Poke Me: Why India is now a hedgehog nation
We are offended by anything; and by its opposite, too.

This week's " Poke Me", invites your comments on "Why India is now a hedgehog nation". The feature will be reproduced on the edit page of the Saturday edition of the newspaper with a pick of readers' best comments. So be poked and fire in your comments to us right away. Comments reproduced in the paper will be the ones that support or oppose the views expressed here intelligently. Feel free to add reference links etc. in support of your comments.
Sociologist and political analyst Ashis Nandy enraged many people when he seemed to suggest, at the Jaipur Literature Festival (JLF), that most visible cases of corruption were against Dalits and lower castes. Around the same time, actor Kamal Hasan’s new film, Vishwaroopam, could not open for screening in many theatres because some people felt that it was biased against Muslims.

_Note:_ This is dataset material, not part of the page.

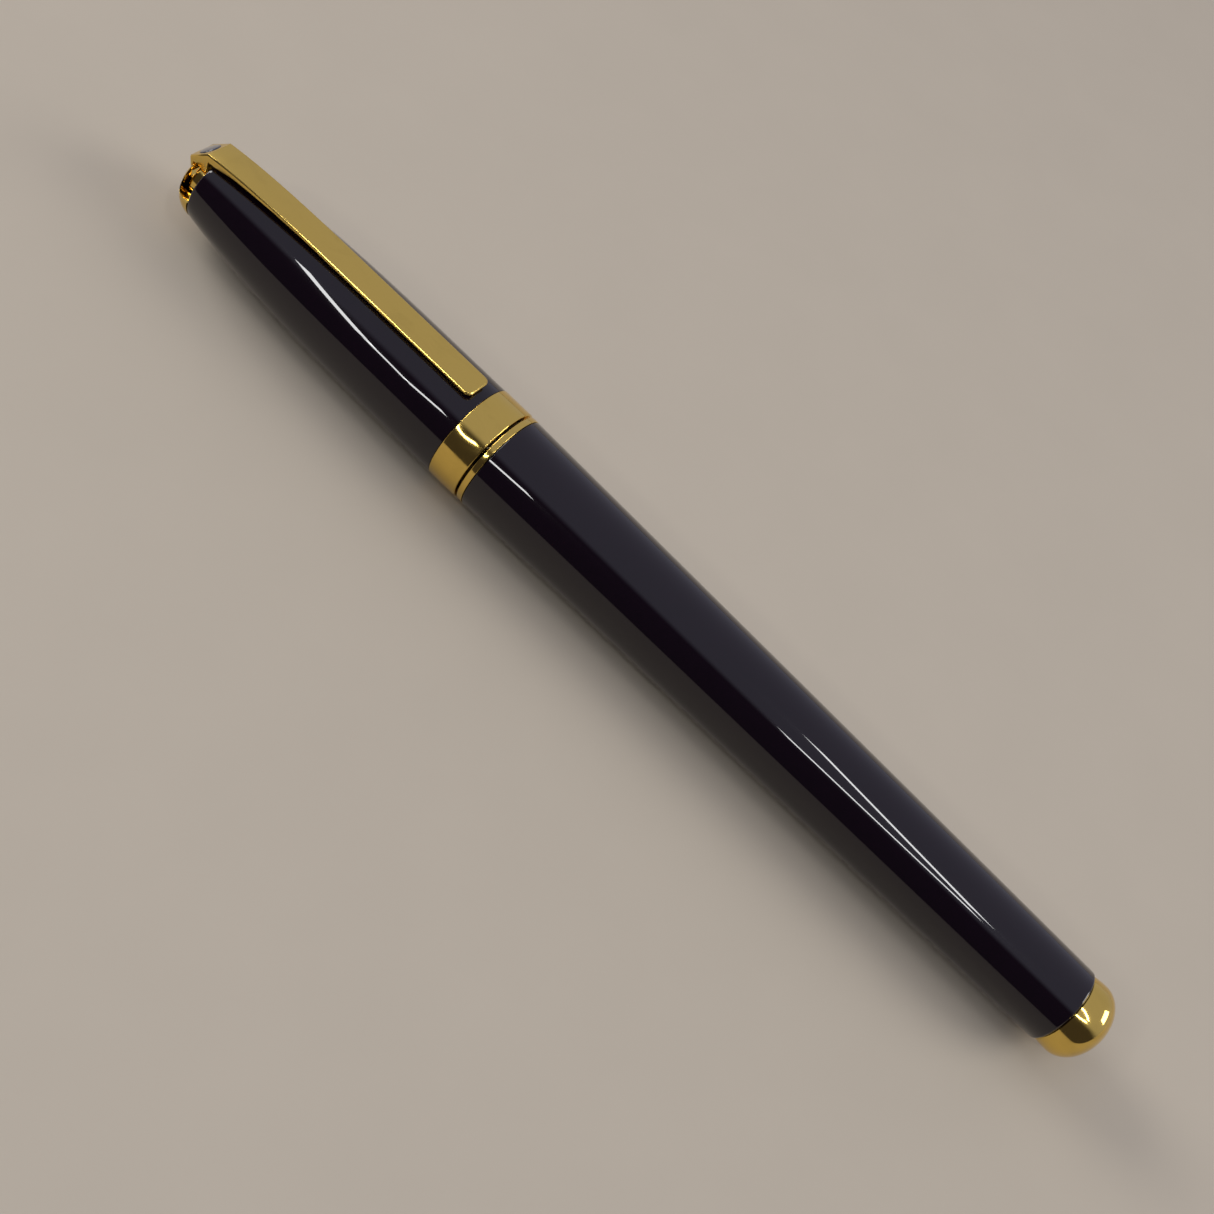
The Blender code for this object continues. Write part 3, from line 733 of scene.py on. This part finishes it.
class PEN_OT_clip(bpy.types.Operator):
    """Gold clip with chamfered blade and hooked head, and the domed stone in its slanted end"""

    bl_idname = "pen.clip"
    bl_label = "Clip"

    def execute(self, context):
        shape = context.scene.pen_shape
        half = CLIP_HIGH.y
        piece = plate("clip_blade", clip_side(), half + 1.0)
        plan = plate("clip_plan", clip_plan(half, shape.clip_corner), 9.0, plan=True)
        combine(piece, plan, "INTERSECT")
        ease(piece, shape.clip_chamfer, 1, 50.0)
        ease(piece, 0.035, 2, 28.0)
        arch = turned("arch", [(-46.92, 0.0), (-46.92, 2.98), (-44.0, 2.98), (-44.0, 0.0)], shape.small_sides, closed=False)
        combine(piece, arch)
        pin = frame["record"]["behaviour"]["joints"][1]["pos_m"]
        x, z = (pin[0] - MOUTH) / MM, (pin[2] - AXIS_Z) / MM
        slot = [(x - 0.75, 1.0), (x - 0.75, z + 0.35), (x - 0.35, z + 0.8), (-44.0, z + 0.8), (-44.0, 1.0)]
        combine(piece, plate("tongue_slot", slot, 0.95))
        combine(piece, domed_oval("stone_seat", [(1.03, -0.2), (1.03, 0.6)]))
        smooth(piece, 25.0)
        place(piece, "clip", "gold_plate", finish(clip_gold), "clip")
        rings = [(0.98, -0.18), (1.0, -0.1), (1.0, 0.04)]
        for i in range(1, 12):
            turn = i / 12 * pi / 2
            rings.append((cos(turn), 0.04 + 0.13 * sin(turn)))
        stone = domed_oval("clip_stone", rings)
        place(stone, "clip", "inlay", finish(inlay_finish), "clip_inlay")
        return {"FINISHED"}


class PEN_OT_section(bpy.types.Operator):
    """Grip section, its collar, catch ring, seal ring and gold nose"""

    bl_idname = "pen.section"
    bl_label = "Section"

    def execute(self, context):
        shape = context.scene.pen_shape
        start, end, radius = span("grip_section")
        front = 4.45
        outline = [(start, 3.96), (start, front, 0.2)]
        for i in range(1, 20):
            along = i / 20
            outline.append((start + (-4.0 - start) * along, front + (radius - front) * along**0.9))
        outline += [(-4.0, radius), (-2.45, radius, 0.08), (-2.45, 4.88), (-1.55, 4.88), (-1.55, radius, 0.08)]
        outline += [(end, radius, 0.08), (end, 4.04), (-8.0, 4.04), (-8.0, 3.4), (-19.9, 3.4), (-19.9, 3.96)]
        grip = turned("grip", rounded(outline), shape.sides)
        place(grip, "section", "lacquer", finish(lacquer_finish), "grip_section")
        collar = [
            (COLLAR_START, 4.91),
            (COLLAR_START, COLLAR_R, 0.1),
            (COLLAR_END, COLLAR_R, 0.08),
            (COLLAR_END, 4.91),
        ]
        ring = turned("collar_ring", rounded(collar), shape.sides)
        place(ring, "section", "gold_plate", finish(turned_gold), "section_collar")
        start, end, radius = span("section_catch_ring")
        catch = [(start, 4.93), (start, radius, 0.12), (end, radius, 0.12), (end, 4.93)]
        ring = turned("catch_ring", rounded(catch), shape.sides)
        place(ring, "section", "steel", finish(steel_finish), "section_catch_ring")
        start, end, radius = span("section_o_ring", INNER_FACETS)
        wire = (end - start) / 2
        loop = []
        for i in range(20):
            turn = 2 * pi * i / 20
            loop.append(((start + end) / 2 + wire * cos(turn), radius - wire + wire * sin(turn)))
        ring = turned("seal_ring", loop, shape.small_sides)
        place(ring, "section", "rubber", finish(rubber_finish), "section_o_ring")
        start, _, _ = span("nose_cone")
        mouth = 1.75
        nose = [(start, 1.32, 0.06), (start, mouth, 0.2)]
        for i in range(1, 24):
            along = i / 24
            nose.append((start + (-24.25 - start) * along, mouth + (4.42 - mouth) * sin(along * pi / 2) ** 0.94))
        nose += [(-24.05, 4.42, 0.12), (-24.05, 3.9), (-20.0, 3.9), (-20.0, 3.3), (-22.4, 3.3), (-22.4, 2.15)]
        nose += [(-30.2, 2.15), (-31.4, 1.32)]
        cone = turned("nose", rounded(nose), shape.sides)
        place(cone, "section", "gold_plate", finish(turned_gold), "nose_cone")
        return {"FINISHED"}


class PEN_OT_thread(bpy.types.Operator):
    """Brass sleeve with the thread that holds the barrel"""

    bl_idname = "pen.thread"
    bl_label = "Thread"

    def execute(self, context):
        shape = context.scene.pen_shape
        start, end, _ = span("thread_sleeve")
        root, crest, pitch, first = 4.2, 4.55, 1.0, 2.5
        outline = [(start, 3.35), (start, 3.97), (0.3, 3.97), (0.3, 4.84), (COLLAR_END, 4.84), (COLLAR_END, 4.24)]
        outline += [(2.0, root), (end - 0.3, root, 0.1), (end, root - 0.3), (end, 3.35)]
        piece = turned("threaded_sleeve", rounded(outline), shape.small_sides)
        base, half = root - 0.15, pitch * 0.34
        profile = [(-half, base), (-half * 0.25, crest), (half * 0.25, crest), (half, base)]
        length = shape.thread_turns * pitch
        ridge = wound("thread_ridge", profile, first, length, shape.thread_turns, 64)
        combine(piece, ridge, "UNION")
        smooth(piece, 25.0)
        place(piece, "section", "brass", finish(brass_finish), "thread_sleeve")
        return {"FINISHED"}


class PEN_OT_refill(bpy.types.Operator):
    """Finishes of the refill, with a round writing tip"""

    bl_idname = "pen.refill"
    bl_label = "Refill"

    def execute(self, context):
        shape = context.scene.pen_shape
        start, end, _ = span("refill_tip", SMALL_FACETS)
        outline = [(end, 0.68), (end, 0.9, 0.1), (-32.95, 0.9), (-32.95, 1.18, 0.08), (-35.2, 1.15, 0.3)]
        outline += [(-37.0, 0.64, 0.3), (start, 0.48, 0.04), (start, 0.375), (-37.2, 0.42), (-36.9, 0.42)]
        outline += [(-36.75, 0.28), (-34.3, 0.28), (-34.3, 0.68)]
        tip = turned("writing_tip", rounded(outline), shape.small_sides)
        place(tip, "refill", "steel", finish(steel_finish), "refill_tip")
        start, end, radius = span("refill_tube", SMALL_FACETS)
        tube = turned(
            "refill_case", rounded([(start, 2.76), (start, radius, 0.05), (end, radius, 0.05), (end, 2.76)]), shape.small_sides
        )
        place(tube, "refill", "steel", finish(steel_finish), "refill_tube")
        dress("refill_feed", finish(plastic_finish))
        dress("refill_end_plug", finish(plastic_finish))
        dress("ink_wick", finish(fibre_finish))
        dress("ink_reservoir", finish(fibre_finish))
        low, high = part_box("writing_ball")
        deselect()
        bpy.ops.mesh.primitive_uv_sphere_add(
            segments=48, ring_count=24, radius=(high[0] - low[0]) / 2, location=(Vector(low) + Vector(high)) / 2
        )
        ball = bpy.context.object
        ball.name = "rolling_ball"
        settle(ball, 60.0)
        place(ball, "ball", "carbide", finish(carbide_finish), "writing_ball")
        return {"FINISHED"}


class PEN_OT_barrel(bpy.types.Operator):
    """Lacquered barrel, tapering to the tail, with the finishes of the pieces inside it"""

    bl_idname = "pen.barrel"
    bl_label = "Barrel"

    def execute(self, context):
        shape = context.scene.pen_shape
        tail = BARREL_R * BARREL_TAIL_SHARE
        outline = [(BARREL_START, 5.45), (BARREL_START, BARREL_R, 0.12)]
        for i in range(1, 12):
            x = BARREL_START + (BARREL_END - BARREL_START) * i / 12
            outline.append((x, BARREL_R + (tail - BARREL_R) * i / 12))
        outline += [(BARREL_END, tail, 0.75), (BARREL_END, 4.2), (80.0, 4.3), (10.6, 5.35), (10.6, 5.45)]
        piece = turned("barrel_tube", rounded(outline, 10), shape.sides)
        place(piece, "barrel", "lacquer", finish(lacquer_finish), "barrel_shell")
        dress("barrel_bush", finish(brass_finish))
        dress("tail_insert", finish(brass_finish))
        return {"FINISHED"}


class PEN_OT_spring(bpy.types.Operator):
    """Round-wire spring behind the refill, wound to the length of its node in the frame"""

    bl_idname = "pen.spring"
    bl_label = "Refill spring"

    def execute(self, context):
        start, end, _ = span("refill_spring")
        wire, radius, coils = 0.2, 2.2, 5
        circle = [(wire * cos(turn), radius + wire * sin(turn)) for turn in between(0, 2 * pi, 14)[:-1]]
        length = end - start - 2 * wire
        spring = wound("wire_spring", circle, start + wire, length, coils, 40)
        place(spring, "spring", "steel", finish(steel_finish), "refill_spring")
        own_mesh(spring)
        return {"FINISHED"}


class PEN_OT_tail(bpy.types.Operator):
    """Gold dome at the tail"""

    bl_idname = "pen.tail"
    bl_label = "Tail"

    def execute(self, context):
        shape = context.scene.pen_shape
        root, widest = BARREL_END + 0.05, 87.8
        outline = [(81.4, 0.0), (81.4, 1.3), (81.6, 1.5), (root, 1.5), (root, 4.5), (root + 0.12, 4.6)]
        for i in range(1, 8):
            turn = i / 8 * pi / 2
            outline.append((root + 0.12 + (widest - root - 0.12) * i / 8, 4.6 + (TAIL_R - 4.6) * sin(turn)))
        for i in range(33):
            turn = i / 32 * pi / 2
            outline.append((widest + (TAIL_APEX - widest) * sin(turn), TAIL_R * cos(turn)))
        outline[-1] = (TAIL_APEX, 0.0)
        piece = turned("tail_dome", outline, shape.sides, closed=False)
        place(piece, "barrel", "gold_plate", finish(turned_gold), "tail_finial")
        return {"FINISHED"}


# --- stage ---------------------------------------------------------------------------------------


def floor_finish(colour):
    """Plain pale floor with the faintest unevenness."""
    made, tree, shader = shader_of("pale floor")
    tone = use(tree, grain, Fineness=60.0)
    link(tree, mixed(tree, tone.outputs["Height"], tinted(colour, 0.97), tinted(colour, 1.03)), shader.inputs["Base Color"])
    shader.inputs["Roughness"].default_value = 0.9
    shader.inputs["Specular IOR Level"].default_value = 0.15
    return made


def softbox(name, away, size, power, colour):
    """A square soft lamp at a place, facing the pen."""
    data = bpy.data.lights.new(name, "AREA")
    data.shape = "SQUARE"
    data.size = size
    data.energy = power
    data.color = colour
    made = bpy.data.objects.new(name, data)
    made.location = away
    made.rotation_euler = Vector(away).to_track_quat("Z", "Y").to_euler()
    bpy.context.scene.collection.objects.link(made)


def tube_lamp(name, first, last, width, power):
    """A long narrow lamp from one point to another, facing the pen."""
    data = bpy.data.lights.new(name, "AREA")
    data.shape = "RECTANGLE"
    data.size = (Vector(last) - Vector(first)).length
    data.size_y = width
    data.energy = power
    made = bpy.data.objects.new(name, data)
    middle = (Vector(first) + Vector(last)) / 2
    along = (Vector(last) - Vector(first)).normalized()
    away = (middle - along * middle.dot(along)).normalized()
    made.location = middle
    made.rotation_euler = Matrix((along, away.cross(along), away)).transposed().to_euler()
    bpy.context.scene.collection.objects.link(made)


def room_light(world, strength):
    """An even sky over the far side that fades to a dim room on the near side."""
    world.use_nodes = True
    tree = world.node_tree
    sky = tree.nodes["Background"]
    direction = add(tree, "ShaderNodeTexCoord")
    side = add(tree, "ShaderNodeVectorMath", operation="DOT_PRODUCT")
    link(tree, direction.outputs["Generated"], side.inputs[0])
    side.inputs[1].default_value = (0.0, cos(radians(33)), sin(radians(33)))
    share = add(tree, "ShaderNodeMapRange", interpolation_type="SMOOTHSTEP")
    link(tree, side.outputs["Value"], share.inputs["Value"])
    share.inputs["From Min"].default_value = -0.12
    share.inputs["From Max"].default_value = 0.10
    link(tree, mixed(tree, share.outputs["Result"], (0.11, 0.10, 0.12), (0.91, 0.92, 1.12)), sky.inputs["Color"])
    sky.inputs["Strength"].default_value = strength


TUBES = (
    ("cap_tube_lamp", (-0.278, -0.213, 0.404), (-0.206, -0.353, 0.328), 0.022, 0.20),
    ("mouth_tube_lamp", (-0.206, -0.353, 0.328), (-0.155, -0.375, 0.322), 0.022, 0.065),
    ("band_tube_lamp", (-0.155, -0.375, 0.322), (-0.089, -0.352, 0.363), 0.022, 0.095),
    ("high_tube_lamp", (0.086, -0.037, 0.506), (0.188, -0.176, 0.459), 0.018, 0.17),
    ("low_tube_lamp", (0.073, -0.278, 0.426), (0.186, -0.223, 0.438), 0.018, 0.12),
)


class PEN_OT_stage(bpy.types.Operator):
    """Camera, pale floor and soft studio light"""

    bl_idname = "pen.stage"
    bl_label = "Stage"

    def execute(self, context):
        scene = context.scene
        stage = scene.pen_stage
        data = bpy.data.cameras.new("camera")
        data.lens = stage.camera_lens
        data.sensor_width = 36.0
        data.clip_start = 0.005
        camera = bpy.data.objects.new("camera", data)
        camera.location = stage.camera_place
        camera.rotation_euler = [radians(value) for value in stage.camera_turn]
        scene.collection.objects.link(camera)
        scene.camera = camera
        deselect()
        bpy.ops.mesh.primitive_plane_add(size=6.0, location=(0, 0, -0.00002))
        floor = bpy.context.object
        floor.name = "floor"
        floor.data.materials.append(floor_finish(tuple(stage.floor)))
        scene.world = scene.world or bpy.data.worlds.new("world")
        room_light(scene.world, stage.ambient)
        softbox("left_softbox", (-0.74, 0.08, 0.39), 0.35, 3.0, (1.0, 0.97, 0.93))
        softbox("right_softbox", (0.66, 0.30, 0.42), 0.35, 2.4, (1.0, 0.98, 0.95))
        for name, first, last, width, power in TUBES:
            tube_lamp(name, first, last, width, power)
        scene.view_settings.view_transform = "Standard"
        return {"FINISHED"}


class PEN_PT_panel(bpy.types.Panel):
    """Lists the pen's pieces and the stage"""

    bl_label = "Rollerball pen"
    bl_idname = "PEN_PT_panel"
    bl_space_type = "VIEW_3D"
    bl_region_type = "UI"
    bl_category = "Pen"

    def draw(self, context):
        for settings in (context.scene.pen_shape, context.scene.pen_finish, context.scene.pen_stage):
            box = self.layout.box()
            for name in settings.__annotations__:
                box.prop(settings, name)
        for operator in OPERATORS:
            self.layout.operator(operator.bl_idname)


OPERATORS = (
    PEN_OT_cap_tube,
    PEN_OT_cap_band,
    PEN_OT_cap_inside,
    PEN_OT_crown,
    PEN_OT_clip,
    PEN_OT_section,
    PEN_OT_thread,
    PEN_OT_refill,
    PEN_OT_barrel,
    PEN_OT_spring,
    PEN_OT_tail,
    PEN_OT_stage,
)
CLASSES = (PenShape, PenFinish, PenStage, *OPERATORS, PEN_PT_panel)


def register():
    for cls in CLASSES:
        bpy.utils.register_class(cls)
    bpy.types.Scene.pen_shape = bpy.props.PointerProperty(type=PenShape)
    bpy.types.Scene.pen_finish = bpy.props.PointerProperty(type=PenFinish)
    bpy.types.Scene.pen_stage = bpy.props.PointerProperty(type=PenStage)


def unregister():
    del bpy.types.Scene.pen_stage
    del bpy.types.Scene.pen_finish
    del bpy.types.Scene.pen_shape
    for cls in reversed(CLASSES):
        bpy.utils.unregister_class(cls)


def main():
    register()
    for operator in OPERATORS:
        category, name = operator.bl_idname.split(".")
        getattr(getattr(bpy.ops, category), name)()


if __name__ == "__main__":
    main()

Some time ago, two young girls were arrested by the Maharashtra police for a Facebook post about the inconvenience created by thousands of mourning Shiv Sainiks after the death of Balasaheb Thackeray. Last year’s JLF was notable, not for the people who attended, but for the fact that author Salman Rushdie was not allowed to attend and for the subsequent public hounding of a few writers who read passages from his novel The Satanic Verses at the venue.
While Muslim extremists rail at Rushdie, Hindu fundamentalists agitate for bans on historically researched biographies of Shivaji or Aurobindo. When it was in power, Bengal’s Left professed to care little about caste or communalism. But it was perfectly willing to be the cat’s paw for Muslim extremists, refusing to let Bangladeshi writer Taslima Nasreen, whose books are critical of Islamic orthodoxy, take up residence in Calcutta.
India is becoming a nation of hedgehogs, bristling at any real or imagined slight on religion, caste, political affiliation, community and language. We are offended by anything; and by its opposite, too.
Several things are responsible for this. One, television and the internet have profoundly changed the nature of reported news. Anything blurted out in a fit of anger or irresponsibility, in front of a camera is looped on air and can become the focus of nationwide anger. On the positive side, in the era of 24X7 on-camera coverage, it has become impossible for public figures to say they were misquoted. The price paid for this loss of deniability is the shrinking of editorial mediation to sort out the reckless, the absurd and the mischievous from what is news.
A few months ago, Assam was convulsed by violence between Bodo tribals and local Muslims. Then, gruesome photos of people dressed as Buddhist monks standing next to what looked like mass graves, were circulated on the Net with captions that suggested that Buddhists were murdering Muslims in the Arakan district of Burma, and exhorting the latter to rise in protest. This caused a panicky exodus of north easterners from all corners of India, back home. Actually, the pictures were not from Burma at all, but were shots of Buddhist monks helping bury the dead after an earthquake in China.
It is impossible to invoke the right of free expression to defend the Thackerays, or Owaisis or the people who spawned the fake Arakan campaign on the Net. These are clearly directed to provoke panic and violence, and deserve to be punished as hate mongers.
Finally, the biggest culprit in turning us into a hedgehog nation is the state. Governments at the centre and states are spooked by every bully that comes along and moved by any absurd appeal to sentiment. If governments don’t react, opposition parties make sure that the issue is magnified till it does. Cravenness and authoritarianism are both on display when the Indian state reacts on issues of expression.
The government of Rajasthan heaved a sigh of relief when Rushdie chose not to come to the JLF. For decades, successive governments of Maharashtra put up with the bullying of Shiv Sainiks. When Hindu fundamentalists attacked poet A K Ramanujam’s essay 300 Ramayanas, state-funded Delhi University cravenly yanked it from the curriculum.
Banerjee’s paranoid regime in Bengal arrests professors forwarding cartoons. The chief minister herself brands university students as Maoists when they ask an inconvenient question on live television.
People get the governments they deserve. The hedgehog nation can change into something less prickly only if we change our attitudes – and force our elected representatives to change theirs.